> [Description of the task]:
Please output the data below exactly as given, starting at its first line and stopping after the line that contains "# main axis, the".

> [Dataset content]:
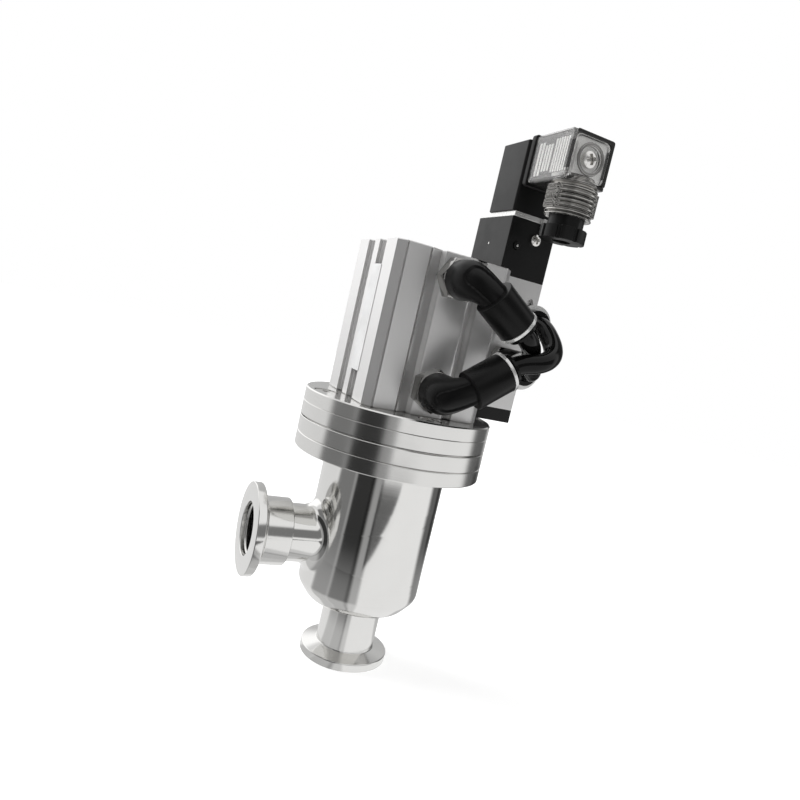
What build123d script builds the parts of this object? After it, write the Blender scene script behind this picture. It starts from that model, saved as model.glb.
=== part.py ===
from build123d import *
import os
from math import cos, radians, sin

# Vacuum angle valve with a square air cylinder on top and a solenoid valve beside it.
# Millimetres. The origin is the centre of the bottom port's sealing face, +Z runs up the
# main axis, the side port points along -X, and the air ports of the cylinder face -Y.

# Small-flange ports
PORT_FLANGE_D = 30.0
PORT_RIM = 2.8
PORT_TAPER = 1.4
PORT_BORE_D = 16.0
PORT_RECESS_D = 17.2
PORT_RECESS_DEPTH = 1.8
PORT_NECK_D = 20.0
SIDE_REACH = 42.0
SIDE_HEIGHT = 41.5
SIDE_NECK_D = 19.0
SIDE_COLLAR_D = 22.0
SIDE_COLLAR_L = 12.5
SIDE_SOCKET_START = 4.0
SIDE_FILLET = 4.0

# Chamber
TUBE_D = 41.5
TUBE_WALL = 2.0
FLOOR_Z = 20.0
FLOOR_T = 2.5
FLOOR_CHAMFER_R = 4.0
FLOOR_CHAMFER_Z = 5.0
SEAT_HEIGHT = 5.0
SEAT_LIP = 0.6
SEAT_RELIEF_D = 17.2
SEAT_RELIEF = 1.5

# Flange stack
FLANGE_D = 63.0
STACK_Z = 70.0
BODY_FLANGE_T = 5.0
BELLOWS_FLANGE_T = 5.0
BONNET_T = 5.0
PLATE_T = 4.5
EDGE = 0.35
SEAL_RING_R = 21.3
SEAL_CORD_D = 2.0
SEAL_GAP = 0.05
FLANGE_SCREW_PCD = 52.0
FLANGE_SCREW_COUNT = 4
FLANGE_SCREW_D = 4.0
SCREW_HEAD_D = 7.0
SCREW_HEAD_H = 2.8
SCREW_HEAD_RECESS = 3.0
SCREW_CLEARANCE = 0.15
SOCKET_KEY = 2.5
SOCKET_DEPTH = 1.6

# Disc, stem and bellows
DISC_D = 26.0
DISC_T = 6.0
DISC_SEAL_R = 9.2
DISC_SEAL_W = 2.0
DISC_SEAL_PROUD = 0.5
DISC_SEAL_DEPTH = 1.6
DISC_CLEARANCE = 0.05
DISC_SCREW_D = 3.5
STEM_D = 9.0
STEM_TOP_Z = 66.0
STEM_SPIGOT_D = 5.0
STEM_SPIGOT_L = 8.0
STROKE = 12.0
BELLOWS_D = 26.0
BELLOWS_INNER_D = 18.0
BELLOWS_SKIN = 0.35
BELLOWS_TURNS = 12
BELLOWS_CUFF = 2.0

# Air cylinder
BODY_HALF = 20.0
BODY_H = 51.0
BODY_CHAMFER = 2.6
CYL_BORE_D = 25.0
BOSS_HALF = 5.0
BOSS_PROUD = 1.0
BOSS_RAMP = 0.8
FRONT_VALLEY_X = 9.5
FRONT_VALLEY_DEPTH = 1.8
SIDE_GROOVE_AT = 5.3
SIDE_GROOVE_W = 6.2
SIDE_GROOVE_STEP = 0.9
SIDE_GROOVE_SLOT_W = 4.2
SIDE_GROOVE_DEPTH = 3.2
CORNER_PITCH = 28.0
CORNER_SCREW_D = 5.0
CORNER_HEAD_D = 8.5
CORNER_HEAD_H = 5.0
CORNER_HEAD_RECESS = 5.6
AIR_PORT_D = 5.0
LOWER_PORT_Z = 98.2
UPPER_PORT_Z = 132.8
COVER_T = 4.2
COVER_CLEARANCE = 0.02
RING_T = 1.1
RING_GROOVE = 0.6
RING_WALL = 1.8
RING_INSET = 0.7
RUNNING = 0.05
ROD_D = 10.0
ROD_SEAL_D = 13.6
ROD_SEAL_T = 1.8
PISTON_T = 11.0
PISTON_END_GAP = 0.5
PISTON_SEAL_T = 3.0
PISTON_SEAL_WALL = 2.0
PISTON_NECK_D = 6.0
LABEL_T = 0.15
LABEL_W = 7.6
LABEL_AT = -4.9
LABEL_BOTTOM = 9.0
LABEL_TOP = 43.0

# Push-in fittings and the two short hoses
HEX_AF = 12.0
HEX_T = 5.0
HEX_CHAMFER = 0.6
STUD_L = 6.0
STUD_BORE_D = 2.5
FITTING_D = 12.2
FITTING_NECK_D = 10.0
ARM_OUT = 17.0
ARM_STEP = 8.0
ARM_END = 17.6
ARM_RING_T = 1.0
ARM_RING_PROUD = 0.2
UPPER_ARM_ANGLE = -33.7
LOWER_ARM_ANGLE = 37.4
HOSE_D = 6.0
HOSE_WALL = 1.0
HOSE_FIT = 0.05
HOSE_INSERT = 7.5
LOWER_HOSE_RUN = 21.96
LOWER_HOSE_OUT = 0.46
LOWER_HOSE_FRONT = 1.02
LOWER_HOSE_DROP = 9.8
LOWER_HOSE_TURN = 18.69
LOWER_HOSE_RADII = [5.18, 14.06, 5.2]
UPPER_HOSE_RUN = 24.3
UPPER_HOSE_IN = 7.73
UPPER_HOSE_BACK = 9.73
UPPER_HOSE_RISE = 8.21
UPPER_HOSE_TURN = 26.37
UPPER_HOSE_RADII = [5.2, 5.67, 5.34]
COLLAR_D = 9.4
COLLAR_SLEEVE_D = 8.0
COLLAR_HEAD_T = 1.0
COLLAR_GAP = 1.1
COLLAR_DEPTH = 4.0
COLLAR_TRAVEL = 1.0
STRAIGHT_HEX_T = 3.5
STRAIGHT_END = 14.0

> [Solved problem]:
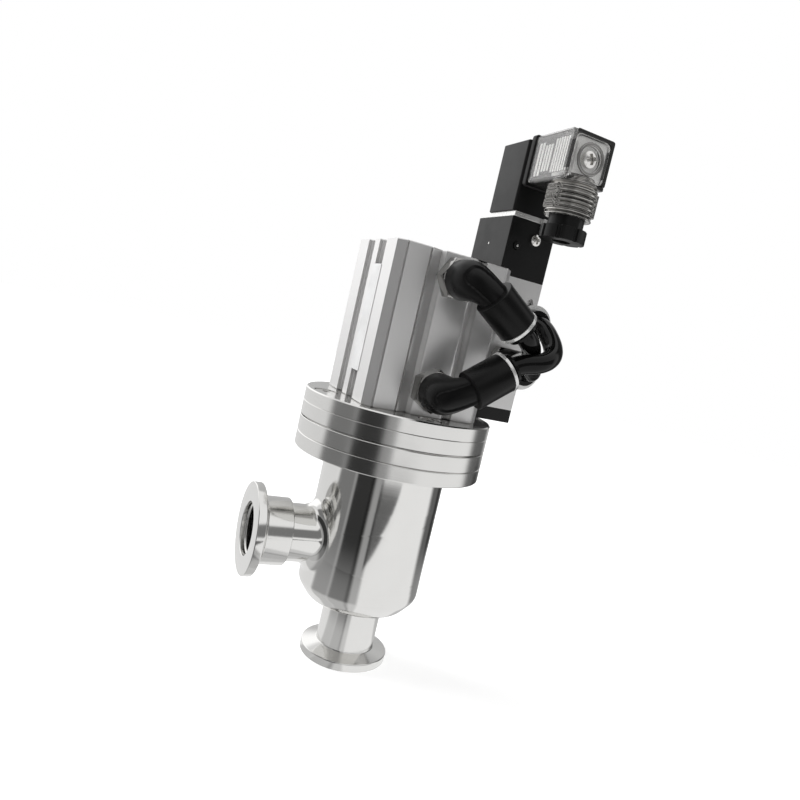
What build123d script builds the parts of this object? After it, write the Blender scene script behind this picture. It starts from that model, saved as model.glb.
=== part.py ===
from build123d import *
import os
from math import cos, radians, sin

# Vacuum angle valve with a square air cylinder on top and a solenoid valve beside it.
# Millimetres. The origin is the centre of the bottom port's sealing face, +Z runs up the
# main axis, the side port points along -X, and the air ports of the cylinder face -Y.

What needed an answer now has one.